Both Andy and Damian competed in the Salisbury 5,4,3,2,1 last year, with Damian coming in in a very impressive 18th position out of 290 finishers. His time of 4 hours 32 minutes and 52 seconds put him 2nd in the M45 category. Completing the course in 5 hours 41 minutes and 52 seconds, Andy came in 117th place and was 4th in the M55 category.
That was then though. The question was, could they improve on those times this year? For Damian, it was his last long run before he takes on the CCC 101k which is part of the Ultra-Trail du Mont-Blanc annual festival of running.
He started out strongly, determined to do well and put in a performance that would give him a confidence booster before his big target race. As is the aim with most ultras, the idea was not to slow down too much as the race progressed.
Reaching the 22k checkpoint in 1 hour 43 minutes and 23 seconds, Damian was, at that point, sitting in 8th position and looking strong.

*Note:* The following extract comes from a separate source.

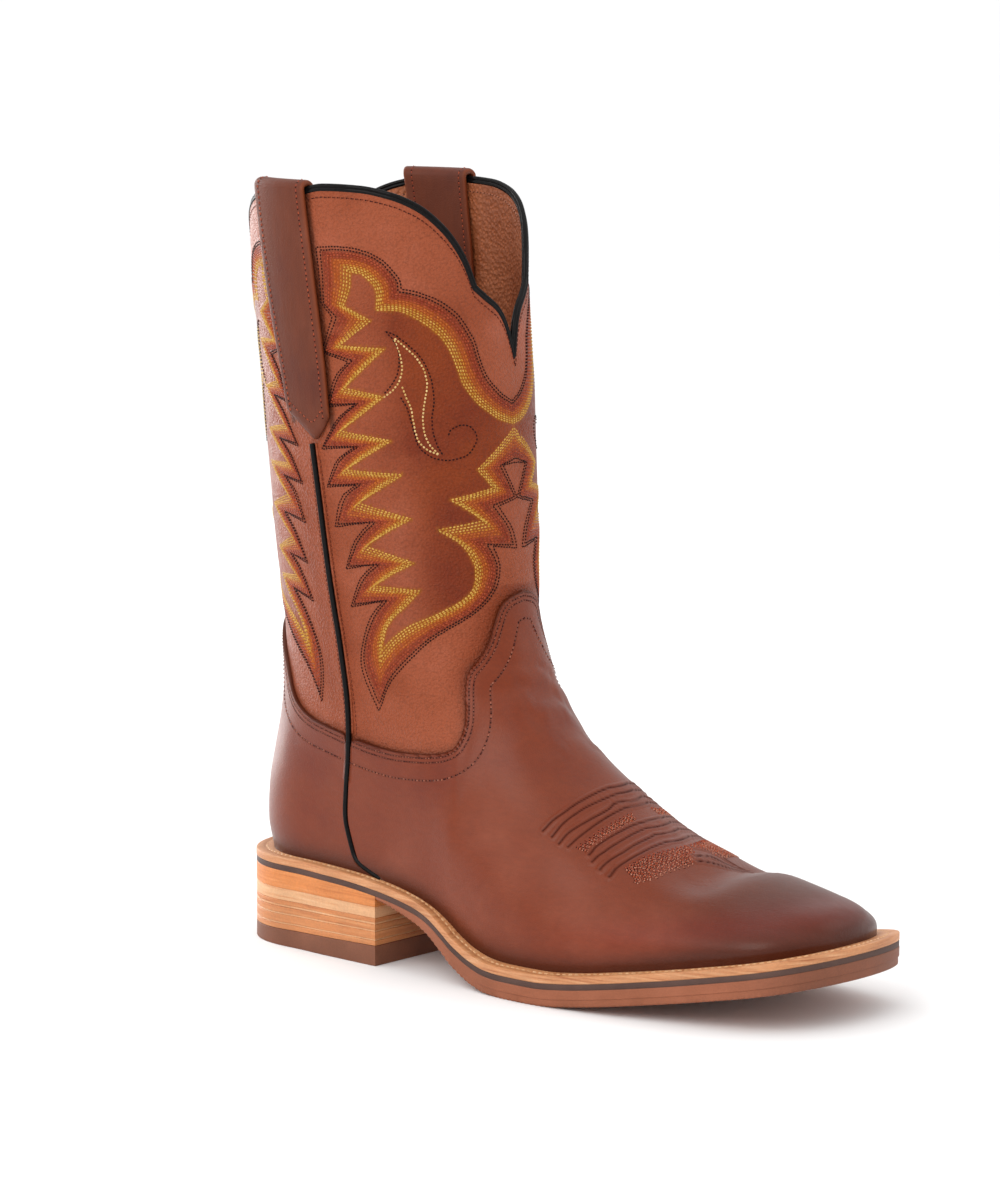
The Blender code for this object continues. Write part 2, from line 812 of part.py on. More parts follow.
def surface_frame(x, z, side):
    """Point and outward normal of the upper's outer face in the side view."""
    sink = (OVERLAY_WALL + GAP) * (1 - float(ease(0.413, 0.565, z / COLLAR_HEIGHT)))

    def point(px, pz):
        half, shift = half_width(np.array([px]), np.array([pz]), side)
        return np.array([px, shift[0] + side * half[0], pz])

    here = point(x, z)
    along = point(x + STEP_ALONG, z) - point(x - STEP_ALONG, z)
    up = point(x, z + STEP_ALONG) - point(x, z - STEP_ALONG)
    normal = np.cross(along, up) * -side
    normal /= np.linalg.norm(normal)
    return here - sink * normal, normal


def build_side_piping(name, side, material, parent):
    """Rounded strip along the side seam between vamp and counter."""
    heights = [z for z in SEAM_HEIGHTS if z > 1.14 * BED_HEIGHT]
    centre = [(float(smooth_curve(*SEAM_ROWS, z)), z) for z in heights]
    x_low = float(smooth_curve(*SEAM_ROWS, BED_HEIGHT))
    centre.insert(0, (x_low, float(bed_top(x_low)) + 2 * GAP))
    half = PIPING_WIDTH / 2
    section = [
        # across, out
        (-0.75, 0.20),
        (-1.00, 0.55),
        (-0.62, 0.92),
        (0.00, 1.00),
        (0.62, 0.92),
        (1.00, 0.55),
        (0.75, 0.20),
    ]
    vertices = []
    for i, (x, z) in enumerate(centre):
        here, normal = surface_frame(x, z, side)
        before = surface_frame(*centre[max(i - 1, 0)], side)[0]
        after = surface_frame(*centre[min(i + 1, len(centre) - 1)], side)[0]
        run = after - before
        across = np.cross(run, normal)
        across /= np.linalg.norm(across)
        for a, out in section:
            vertices.append(here + across * a * half + normal * (GAP + out * PIPING_PROUD))
    count = len(section)
    faces = []
    for k in range(len(centre) - 1):
        faces += ring_faces(k * count, (k + 1) * count, count)
    faces.append(tuple(range(count)))
    last = (len(centre) - 1) * count
    faces.append(tuple(reversed(range(last, last + count))))
    return make_object(name, vertices, faces, material, parent)


def build_collar_piping(material, parent):
    """Bead that runs on the collar's rim all the way round."""
    last = len(LEVELS) - 1
    outer = upper_grid([last])[0]
    inner = upper_grid([last], -UPPER_WALL)[0]
    rim = (outer + inner) / 2
    out = (outer - inner) / np.linalg.norm(outer - inner, axis=1)[:, None]
    count = len(rim)
    sides = 6
    vertices = []
    for i in range(count):
        before = rim[i] - rim[i - 1]
        after = rim[(i + 1) % count] - rim[i]
        before /= np.linalg.norm(before)
        after /= np.linalg.norm(after)
        run = before + after
        run /= np.linalg.norm(run)
        up = np.cross(run, out[i])
        up /= np.linalg.norm(up)
        if up[2] < 0:
            up = -up
        stretch = 1 / max(math.sqrt((1 + before @ after) / 2), 0.6)
        middle = rim[i] + up * (COLLAR_BEAD + GAP) * stretch
        for k in range(sides):
            angle = 2 * math.pi * k / sides
            spoke = math.cos(angle) * out[i] + math.sin(angle) * up * stretch
            vertices.append(middle + COLLAR_BEAD * spoke)
    faces = []
    for i in range(count):
        j = (i + 1) % count
        for k in range(sides):
            n = (k + 1) % sides
            faces.append((i * sides + k, i * sides + n, j * sides + n, j * sides + k))
    return make_object("collar_piping", vertices, faces, material, parent)


def build_pull_strap(name, side, material, parent):
    """Strap folded over the collar: long pointed end outside, short end inside."""
    across = [0.0, 0.15, 0.30, 0.47, 0.64, 0.82, 1.0]
    rim = COLLAR_HEIGHT
    bead = rim + 2 * GAP + 2 * COLLAR_BEAD + GAP
    outside = STRAP_OUTER_GAP
    inside = -UPPER_WALL - STRAP_INNER_GAP
    shoulder = 2 * STRAP_THICK
    columns = []
    for a in across:
        end = float(np.interp(a, *STRAP_ENDS))
        outer_leg = list(np.linspace(end, rim - shoulder, 8))
        inner_leg = list(np.linspace(rim - shoulder, rim - STRAP_INSIDE, 5))

        def place(z, offset):
            back = float(smooth_curve(*STRAP_BACK, z))
            front = float(smooth_curve(*STRAP_FRONT, z))
            level = min(z, rim + shoulder)
            here, normal = surface_frame(back + (front - back) * a, level, side)
            return np.array([here[0], here[1], z]) + normal * offset * np.array([1, 1, 0])

        profile = [place(z, outside + STRAP_THICK) for z in outer_leg]
        profile.append(place(bead + 0.35 * STRAP_THICK, outside + 0.85 * STRAP_THICK))
        profile.append(place(bead + 1.0 * STRAP_THICK, 0.2 * outside))
        profile.append(place(bead + 1.0 * STRAP_THICK, inside * 0.75))
        profile.append(place(bead + 0.35 * STRAP_THICK, inside - 0.85 * STRAP_THICK))
        profile += [place(z, inside - STRAP_THICK) for z in inner_leg]
        profile += [place(z, inside) for z in reversed(inner_leg)]
        profile.append(place(bead, inside))
        profile.append(place(bead, outside))
        profile += [place(z, outside) for z in reversed(outer_leg)]
        columns.append(profile)
    count = len(columns[0])
    vertices = [p for column in columns for p in column]
    faces = []
    for k in range(len(columns) - 1):
        faces += ring_faces(k * count, (k + 1) * count, count)
    for base in (0, (len(columns) - 1) * count):
        i = 0
        j = count - 1
        while j - i > 1:
            if j - i == 2:
                faces.append((base + i, base + i + 1, base + j))
                break
            faces.append((base + i, base + i + 1, base + j - 1, base + j))
            i += 1
            j -= 1
    return make_object(name, vertices, faces, material, parent)


def make_material(name, colour, roughness, metallic=0.0):
    material = bpy.data.materials.new(name)
    material.use_nodes = True
    shader = material.node_tree.nodes["Principled BSDF"]
    shader.inputs["Base Color"].default_value = (*colour, 1.0)
    shader.inputs["Roughness"].default_value = roughness
    shader.inputs["Metallic"].default_value = metallic
    material.diffuse_color = (*colour, 1.0)
    return material


def main():
    for thing in list(bpy.data.objects):
        bpy.data.objects.remove(thing)
    collection = bpy.data.collections.new(COLLECTION)
    bpy.context.scene.collection.children.link(collection)
    root = bpy.data.objects.new("boot", None)
    root.location = (-HEEL_LENGTH / 2, 0.0, 0.0)
    collection.objects.link(root)

    shaft = make_material("shaft_leather", (0.37, 0.10, 0.05), 0.55)
    vamp = make_material("vamp_leather", (0.25, 0.075, 0.045), 0.45)
    black = make_material("piping_black", (0.012, 0.011, 0.012), 0.35)
    strap = make_material("strap_leather", (0.17, 0.06, 0.04), 0.60)
    tan = make_material("welt_tan", (0.72, 0.29, 0.10), 0.55)
    dark = make_material("midsole_grey_brown", (0.11, 0.075, 0.065), 0.70)
    rubber = make_material("outsole_brown", (0.33, 0.12, 0.06), 0.65)
    stack = make_material("heel_leather", (0.70, 0.28, 0.11), 0.60)
    lining = make_material("insole_leather", (0.45, 0.22, 0.10), 0.70)

    build_upper(shaft, root)
    build_overlay("vamp", True, vamp, root)
    build_overlay("counter", False, vamp, root)
    build_side_piping("side_piping_lateral", -1, black, root)
    build_side_piping("side_piping_medial", 1, black, root)
    build_collar_piping(black, root)
    build_pull_strap("pull_strap_lateral", -1, strap, root)
    build_pull_strap("pull_strap_medial", 1, strap, root)
    build_welt(tan, root)
    build_midsole(dark, root)
    build_outsole(rubber, root)
    build_heel_stack(stack, root)
    build_heel_cap(rubber, root)
    build_insole(lining, root)

    for thing in collection.objects:
        if thing.type == "MESH":
            thing.data.shade_smooth()
    bpy.context.view_layer.update()


main()
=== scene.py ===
# Looks of the western work boot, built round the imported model. Metres, +Z up.
# The boot's own frame has the heel's back at x = 0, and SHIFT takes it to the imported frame.
import math

import bpy
import numpy as np
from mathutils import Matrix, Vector, kdtree


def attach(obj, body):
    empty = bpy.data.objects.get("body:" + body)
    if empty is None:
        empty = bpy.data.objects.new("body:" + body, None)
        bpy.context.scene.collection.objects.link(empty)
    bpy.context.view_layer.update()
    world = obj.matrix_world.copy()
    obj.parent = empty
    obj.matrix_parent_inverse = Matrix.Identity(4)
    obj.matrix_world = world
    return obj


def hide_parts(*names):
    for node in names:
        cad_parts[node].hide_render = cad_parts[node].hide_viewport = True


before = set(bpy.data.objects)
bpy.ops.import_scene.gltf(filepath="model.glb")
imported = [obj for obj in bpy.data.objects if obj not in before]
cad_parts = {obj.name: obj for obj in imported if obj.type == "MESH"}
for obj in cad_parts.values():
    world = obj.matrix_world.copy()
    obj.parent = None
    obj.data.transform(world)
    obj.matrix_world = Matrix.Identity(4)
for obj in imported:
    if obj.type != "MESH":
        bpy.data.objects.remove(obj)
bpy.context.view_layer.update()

# Driving sizes, the same as in the part's source
SOLE_LENGTH = 0.301
BALL_WIDTH = 0.1085
HEEL_LENGTH = 0.089
BED_HEIGHT = 0.037
COLLAR_HEIGHT = 0.310
COLLAR_DIP = 0.066
COLLAR_TURN = 5.0
LEG_LENGTH = 0.120
LEG_WIDTH = 0.102
UPPER_WALL = 0.0022
OVERLAY_WALL = 0.0013
WELT_THICK = 0.0030
MIDSOLE_THICK = 0.0021
GAP = 0.0003
HEEL_CAP_BACK = 0.0060
HEEL_CAP_FRONT = 0.0082
HEEL_ROUND = 0.040
TOE_ROUND = 0.035
WELT_STRIP = 0.0095
INSOLE_THICK = 0.0032
PIPING_WIDTH = 0.0021
COLLAR_BEAD = 0.0011
STRAP_THICK = 0.0022
STRAP_INSIDE = 0.052
STRAP_OUTER_GAP = 0.0007
STRAP_INNER_GAP = 0.0010
FEATHER_BACK = 0.0075
FEATHER_INSET = 0.0052
FEATHER_SPREAD = 0.0026
RIDGE_SHIFT = 0.0030
BELLY = 0.0015
PIPING_PROUD = 0.0019
OUTSOLE_STEP = 0.0004
SHIFT = np.array([-HEEL_LENGTH / 2, 0.0, 0.0])
MM = 0.001
LIGHT_LEVEL = 1.15
SHEEN_VEIL = 0.018
WARM_SHEEN = (1.0, 0.78, 0.62, 1.0)
SEAM_KICK = 5.5
SEAM_KICK_ROWS = 11.0
PIPING_LIP = 0.35 * MM
VAMP_ROWS = (1.5 * MM, 3.3 * MM, 10.4 * MM)
THREAD_LIFT = 0.05 * MM
FOLD_SHOULDER = 0.22
MEDIAL_FOLDS = 0.8
UNEVENNESS = 0.14 * MM
PANEL_GIRTH = 0.088
WEDGE_FOOT = 0.0238
SOFTEN_REACH = 24 * MM
SOFTEN_STEPS = 9
EDGE_ROLL = ((0.14, 0.10), (0.26, 0.40), (0.28, 1.00), (0.24, 1.90))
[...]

The next checkpoint came at 31k, with Damian arriving in a time of 2:31:36, putting him in 9th place.
From there it was all systems go to the finish, which Damian arrived at in a stellar time of 4 hours 16 minutes and 45 seconds. That gave him a very well earned 13th place overall and 2nd in the M45 category, which was a very pleasing result.
Managing not to slow down too much in the latter stages of the race, Damian had an impressive average pace of 8 minutes 15 seconds per mile. Funnily enough, before the race Damian had earmarked an 8:15 average pace for the for the distance so as it turned out, he was bang on.
It was almost 16 minutes quicker than his time from last year as well so a very good result for Damian and bodes well for his chances in the CCC.
As for Andy, he was also hoping to see a vast improvement on his time from last year. In fact, he thought he might even be in with a shout of a sub-5-hour finish.
The day before the race, Andy had, unintentionally, clocked his best time at parkrun since March 2017, finishing in 21:45 at Blandford parkrun, so he knew he was in good form. Obviously, it wouldn’t usually be advisable to do a fast parkrun the day before a 50k race but Andy takes what he can get when he can get it.
The weather on the day was virtually perfect, although with the lack of rain over recent times, the ground was pretty hard for the most part.
Andy has suffered a bit with groin pains this year but it hasn’t been hurting too much to prevent him from running. It was a concern though and he’s not sure if, in a subconscious effort to protect it, he may have tightened up a bit. On the other hand, it may just have been that it didn’t stretch enough to loosen up properly.
For a while in the race he did feel it in the hips but it wasn’t enough to severely hamper his time. Andy arrived at the first checkpoint at 22k in around 90th position, with a time of 2 hours 9 minutes and 37 seconds.
At the 31k checkpoint he was in 87th place, arriving in 3 hours 12 minutes and 29 seconds. As it panned out, he didn’t quite hit his target of a sub-5-hour finish, reaching the line in 5 hours 16 minutes and 54 seconds.
It was still a good time for Andy though and 25 minutes quicker than his time from last year, so a very solid improvement. Andy came in 6th place in the M55 category.
Both Damian and Andy can be extremely proud of their efforts in such a long and gruelling race. The fact they both made significant improvements on their times from the previous year as well demonstrates good progression.
For Damian, the training continues, although he can now look forward to lightening the load a bit as he begins to taper for the CCC. As for Andy, he might just have time for a bit of rest and recuperation before his next big challenge arrives, whatever that may be.